The inscriptional lettering of Yale Commons and Memorial Hall

June 8, 2015

Written by our next Rollins Fellow, Cindy Hwang, Berkeley ’15

A detail of the Memorial Colonnade (adjacent to Commons) and Memorial Hall with the inscription “Marne” visible in the upper left

The recent announcement of Yale alumnus Stephen A. Schwarzman’s $150 million gift to Yale to create a campus center has brought the University Commons and Memorial Hall into the spotlight. Schwarzman’s gift will transform the two campus landmarks into a central hub for student life and cultural programming. As Commons and the upper floors of Memorial Hall face extensive renovation and restoration—the Schwarzman Center is scheduled to open in 2020—it is worth taking a closer look now at the rich lettering incorporated into both buildings. Constructed in 1901 to commemorate Yale’s bicentennial, Commons and Memorial Hall were designed in the neoclassical Beaux-Arts style by the architectural firm Carrère and Hastings. Along with Woolsey Hall, Woodbridge Hall, and Beinecke Rare Book and Manuscript Library, they make up Hewitt University Quadrangle (also known as Beinecke Plaza), which represents the symbolic heart of Yale University. 

The memorial cenotaph. Above it, on the Memorial Colonnade, “Château-Thierry” is inscribed.

A memorial cenotaph dedicated to the Yale students and alumni killed in World War I sits in front of the Memorial Colonnade attached to University Commons. Its prominent inscription features engraved and gilded lettering characterized by distinctive, “curly” terminals. Note the ends of the lowercase Fs and Rs, as well as the open loop of the lowercase Gs and unusual, hooked “ears” of the lowercase Ms and Ns. Inscribed upon the Memorial Colonnade’s frieze, and visible behind the cenotaph, are the names of seven important World War I engagements, including Marne and Ypres.

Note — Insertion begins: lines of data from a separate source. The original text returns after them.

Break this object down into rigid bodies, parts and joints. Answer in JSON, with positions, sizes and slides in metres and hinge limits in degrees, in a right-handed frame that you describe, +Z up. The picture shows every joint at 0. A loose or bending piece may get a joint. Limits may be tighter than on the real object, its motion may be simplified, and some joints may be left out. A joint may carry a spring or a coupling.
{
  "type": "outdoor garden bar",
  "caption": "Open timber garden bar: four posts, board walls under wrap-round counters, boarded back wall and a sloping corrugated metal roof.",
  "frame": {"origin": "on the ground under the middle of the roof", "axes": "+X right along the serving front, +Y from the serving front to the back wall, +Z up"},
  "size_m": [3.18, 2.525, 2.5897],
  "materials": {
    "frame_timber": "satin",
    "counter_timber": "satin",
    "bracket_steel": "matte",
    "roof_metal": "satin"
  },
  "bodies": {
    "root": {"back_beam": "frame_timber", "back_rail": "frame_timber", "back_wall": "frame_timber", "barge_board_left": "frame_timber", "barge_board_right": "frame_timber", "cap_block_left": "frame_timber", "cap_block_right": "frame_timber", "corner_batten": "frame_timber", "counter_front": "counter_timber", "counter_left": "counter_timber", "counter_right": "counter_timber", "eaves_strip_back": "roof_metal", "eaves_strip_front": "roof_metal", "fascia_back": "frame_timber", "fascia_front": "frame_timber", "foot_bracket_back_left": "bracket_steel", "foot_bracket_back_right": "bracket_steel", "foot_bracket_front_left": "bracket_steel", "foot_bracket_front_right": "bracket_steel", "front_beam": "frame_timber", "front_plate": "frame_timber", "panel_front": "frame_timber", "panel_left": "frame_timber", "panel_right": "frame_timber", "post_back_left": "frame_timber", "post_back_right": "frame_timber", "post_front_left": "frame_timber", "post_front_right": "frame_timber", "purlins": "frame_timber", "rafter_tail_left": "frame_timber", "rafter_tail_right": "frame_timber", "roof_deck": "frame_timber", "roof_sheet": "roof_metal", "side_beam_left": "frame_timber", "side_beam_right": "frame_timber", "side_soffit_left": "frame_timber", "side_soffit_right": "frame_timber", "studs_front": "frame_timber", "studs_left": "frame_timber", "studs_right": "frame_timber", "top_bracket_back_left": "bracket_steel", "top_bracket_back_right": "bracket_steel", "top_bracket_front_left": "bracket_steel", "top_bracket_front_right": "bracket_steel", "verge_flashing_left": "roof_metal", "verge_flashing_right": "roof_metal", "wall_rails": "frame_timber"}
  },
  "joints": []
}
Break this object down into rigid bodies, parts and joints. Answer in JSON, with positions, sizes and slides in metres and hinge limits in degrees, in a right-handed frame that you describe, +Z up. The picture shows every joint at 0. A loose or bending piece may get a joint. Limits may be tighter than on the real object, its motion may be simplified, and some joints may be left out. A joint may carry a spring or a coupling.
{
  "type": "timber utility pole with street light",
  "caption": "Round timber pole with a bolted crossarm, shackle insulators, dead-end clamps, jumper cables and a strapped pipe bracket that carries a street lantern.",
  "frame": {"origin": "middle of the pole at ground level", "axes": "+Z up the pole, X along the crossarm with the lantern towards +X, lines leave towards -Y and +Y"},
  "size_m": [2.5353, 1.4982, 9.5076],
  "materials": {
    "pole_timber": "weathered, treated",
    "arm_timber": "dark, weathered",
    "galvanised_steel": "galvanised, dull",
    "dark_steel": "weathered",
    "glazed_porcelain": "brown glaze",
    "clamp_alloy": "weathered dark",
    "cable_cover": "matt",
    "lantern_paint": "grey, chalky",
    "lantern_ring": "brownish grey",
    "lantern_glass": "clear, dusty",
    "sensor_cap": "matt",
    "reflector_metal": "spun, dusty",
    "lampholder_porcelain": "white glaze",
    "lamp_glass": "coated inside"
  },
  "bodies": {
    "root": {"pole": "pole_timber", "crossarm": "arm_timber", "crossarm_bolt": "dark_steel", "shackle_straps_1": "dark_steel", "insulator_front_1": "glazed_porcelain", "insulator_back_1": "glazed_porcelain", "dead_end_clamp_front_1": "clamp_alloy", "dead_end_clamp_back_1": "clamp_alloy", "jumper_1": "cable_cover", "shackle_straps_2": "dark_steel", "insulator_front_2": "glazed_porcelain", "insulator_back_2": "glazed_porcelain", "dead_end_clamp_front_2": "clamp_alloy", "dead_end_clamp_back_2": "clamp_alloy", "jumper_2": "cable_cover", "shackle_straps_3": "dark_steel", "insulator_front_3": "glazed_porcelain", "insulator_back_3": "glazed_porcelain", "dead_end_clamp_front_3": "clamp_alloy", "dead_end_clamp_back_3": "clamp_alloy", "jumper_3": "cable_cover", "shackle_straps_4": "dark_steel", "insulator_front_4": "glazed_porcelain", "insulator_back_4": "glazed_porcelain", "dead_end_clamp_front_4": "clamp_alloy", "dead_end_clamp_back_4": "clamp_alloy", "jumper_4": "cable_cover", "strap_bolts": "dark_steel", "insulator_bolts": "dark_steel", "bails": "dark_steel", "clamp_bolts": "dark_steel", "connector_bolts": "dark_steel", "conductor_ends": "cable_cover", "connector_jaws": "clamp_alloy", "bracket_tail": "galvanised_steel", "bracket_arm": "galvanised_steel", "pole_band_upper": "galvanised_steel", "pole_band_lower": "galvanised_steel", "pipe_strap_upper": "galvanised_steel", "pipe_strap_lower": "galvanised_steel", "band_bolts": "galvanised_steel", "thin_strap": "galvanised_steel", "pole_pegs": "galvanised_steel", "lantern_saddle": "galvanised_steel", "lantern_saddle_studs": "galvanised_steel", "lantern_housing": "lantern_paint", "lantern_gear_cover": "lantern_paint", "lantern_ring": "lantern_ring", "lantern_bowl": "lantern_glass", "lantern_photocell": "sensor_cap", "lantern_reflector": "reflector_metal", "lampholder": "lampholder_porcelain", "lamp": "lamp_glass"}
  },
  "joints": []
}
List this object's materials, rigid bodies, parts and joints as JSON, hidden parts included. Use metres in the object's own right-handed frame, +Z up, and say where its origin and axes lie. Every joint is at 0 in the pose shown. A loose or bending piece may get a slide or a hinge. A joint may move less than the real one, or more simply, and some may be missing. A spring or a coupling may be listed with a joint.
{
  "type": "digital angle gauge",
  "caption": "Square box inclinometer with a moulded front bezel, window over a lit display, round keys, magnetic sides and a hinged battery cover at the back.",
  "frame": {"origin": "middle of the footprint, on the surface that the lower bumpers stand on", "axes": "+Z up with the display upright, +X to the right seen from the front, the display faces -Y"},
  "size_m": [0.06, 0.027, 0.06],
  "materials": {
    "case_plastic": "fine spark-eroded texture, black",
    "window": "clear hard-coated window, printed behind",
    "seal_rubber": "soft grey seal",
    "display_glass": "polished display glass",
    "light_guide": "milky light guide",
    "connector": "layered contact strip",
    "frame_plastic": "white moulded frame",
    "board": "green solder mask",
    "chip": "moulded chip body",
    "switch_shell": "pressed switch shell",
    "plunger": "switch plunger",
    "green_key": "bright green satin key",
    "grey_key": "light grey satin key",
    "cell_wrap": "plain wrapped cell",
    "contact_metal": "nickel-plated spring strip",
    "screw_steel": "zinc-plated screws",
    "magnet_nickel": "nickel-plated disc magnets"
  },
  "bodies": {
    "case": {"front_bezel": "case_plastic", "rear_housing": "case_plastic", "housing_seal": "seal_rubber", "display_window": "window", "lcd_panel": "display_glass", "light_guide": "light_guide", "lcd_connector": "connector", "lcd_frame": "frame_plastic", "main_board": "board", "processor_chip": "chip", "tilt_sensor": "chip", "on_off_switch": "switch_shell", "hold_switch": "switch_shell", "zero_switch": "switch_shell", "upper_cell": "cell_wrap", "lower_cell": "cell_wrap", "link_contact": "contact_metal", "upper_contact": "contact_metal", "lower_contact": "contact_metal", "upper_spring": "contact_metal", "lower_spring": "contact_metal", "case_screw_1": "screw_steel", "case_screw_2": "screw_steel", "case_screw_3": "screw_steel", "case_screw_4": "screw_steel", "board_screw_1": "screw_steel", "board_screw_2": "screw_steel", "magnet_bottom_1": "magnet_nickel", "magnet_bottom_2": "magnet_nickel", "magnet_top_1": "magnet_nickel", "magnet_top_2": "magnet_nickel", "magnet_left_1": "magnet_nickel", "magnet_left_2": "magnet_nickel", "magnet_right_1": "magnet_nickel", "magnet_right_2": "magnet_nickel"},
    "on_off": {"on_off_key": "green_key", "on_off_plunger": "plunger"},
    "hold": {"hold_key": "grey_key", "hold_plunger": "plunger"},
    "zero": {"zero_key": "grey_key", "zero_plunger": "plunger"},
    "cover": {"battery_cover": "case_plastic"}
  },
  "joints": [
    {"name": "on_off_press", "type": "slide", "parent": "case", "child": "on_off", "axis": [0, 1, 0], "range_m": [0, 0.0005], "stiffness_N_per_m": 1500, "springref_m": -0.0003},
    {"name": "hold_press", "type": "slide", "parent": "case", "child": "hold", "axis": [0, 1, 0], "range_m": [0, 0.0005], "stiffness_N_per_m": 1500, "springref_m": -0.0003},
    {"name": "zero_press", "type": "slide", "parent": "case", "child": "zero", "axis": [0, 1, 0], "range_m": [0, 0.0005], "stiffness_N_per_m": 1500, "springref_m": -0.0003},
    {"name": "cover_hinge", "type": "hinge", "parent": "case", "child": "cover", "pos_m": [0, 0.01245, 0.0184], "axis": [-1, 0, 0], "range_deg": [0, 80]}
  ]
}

Cut in monumental capital letters, they evoke the archetypal inscriptions of ancient Rome.

The interior of Memorial Hall is filled with lettering; inscribed onto its marble walls are the names of hundreds of Yale’s war dead. Their names are cut in roman capitals, while descriptive information—their class years, military titles, and dates and places of death—is cut in an ornate italic with elaborate swash capitals. Note the flowery loop of the lowercase Ys and extended swashes of the uppercase Ks, Ms, Ss, and Vs.

A detail of the interior of Memorial Hall

When next you find yourself on Beinecke Plaza, take a look at the letterforms inscribed upon its architecture. Not only are they elegant but also surprisingly full of personality. And most importantly, they remind the many students, community members, and visitors who pass through the plaza every day of the immense sacrifices made by hundreds of Yale’s noblist alumni.